La CIA, los vietnamitas... 

«Nada es lo que parece», se repitieron los neuróticos mientras cavilaban escenarios paranormales o novelescos. Según la autoridad, el ilustre esfumado fue o atacado por algún animal marino o arrastrado a las profundidades por la resaca, lo que, sobre el papel, explicaría la imposibilidad de dar con el cuerpo. Pero no. Eso sería lo fácil. La verdad, se convencieron los cuchicheadores, tenía que ver ni más ni menos que con los maoístas. Y es que se extendió entre unos pocos la creencia, la leyenda, la sospecha de que Harold Holt no estaba muerto, estaba de revolución. Que, durante todo este tiempo, oculto tras una modosita facha de aburrido conservador fiscal, el político había jugado a dos bandas. Que bajo la piel de corderito moderado se escondía, sin duda alguna, un espía de la China comunista, y que no se había ahogado, sino que había sido recogido por sus camaradas en un submarino chiquitito.

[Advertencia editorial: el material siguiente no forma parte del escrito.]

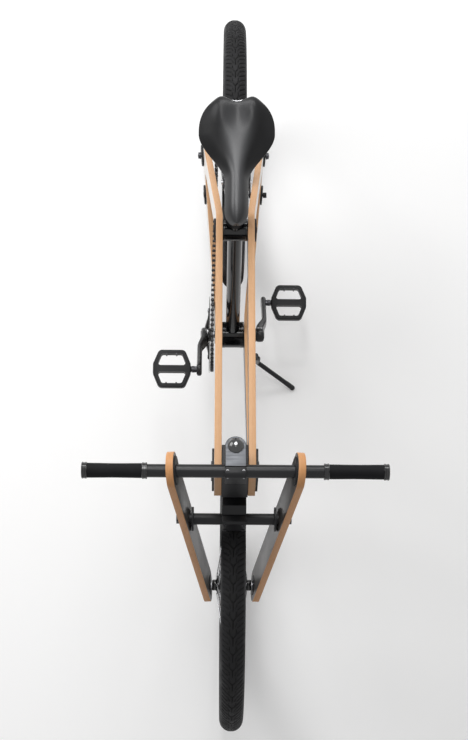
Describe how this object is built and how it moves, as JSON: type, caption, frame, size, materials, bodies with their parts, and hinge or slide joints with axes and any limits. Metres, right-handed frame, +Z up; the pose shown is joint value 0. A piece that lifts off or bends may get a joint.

También se inventaron otras fábulas de pelaje similar. Que si a Holt lo había asesinado la CIA por querer retirarse de la guerra de Vietnam, que si había sido Ho Chi Minh... Una de las elucubraciones, no obstante, era más verosímil. El suicidio. Aunque parezca en principio improbable que un hombre en la cresta de la ola tuviera deseos tan irrefrenables de acabar con su existencia, lo cierto es que nunca se sabe con seguridad qué pensamientos pueblan las mentes ajenas. La única certeza de este agrio relato, es que la verdad se la tragó el océano junto al cuerpo fibroso de un primer ministro algo disoluto.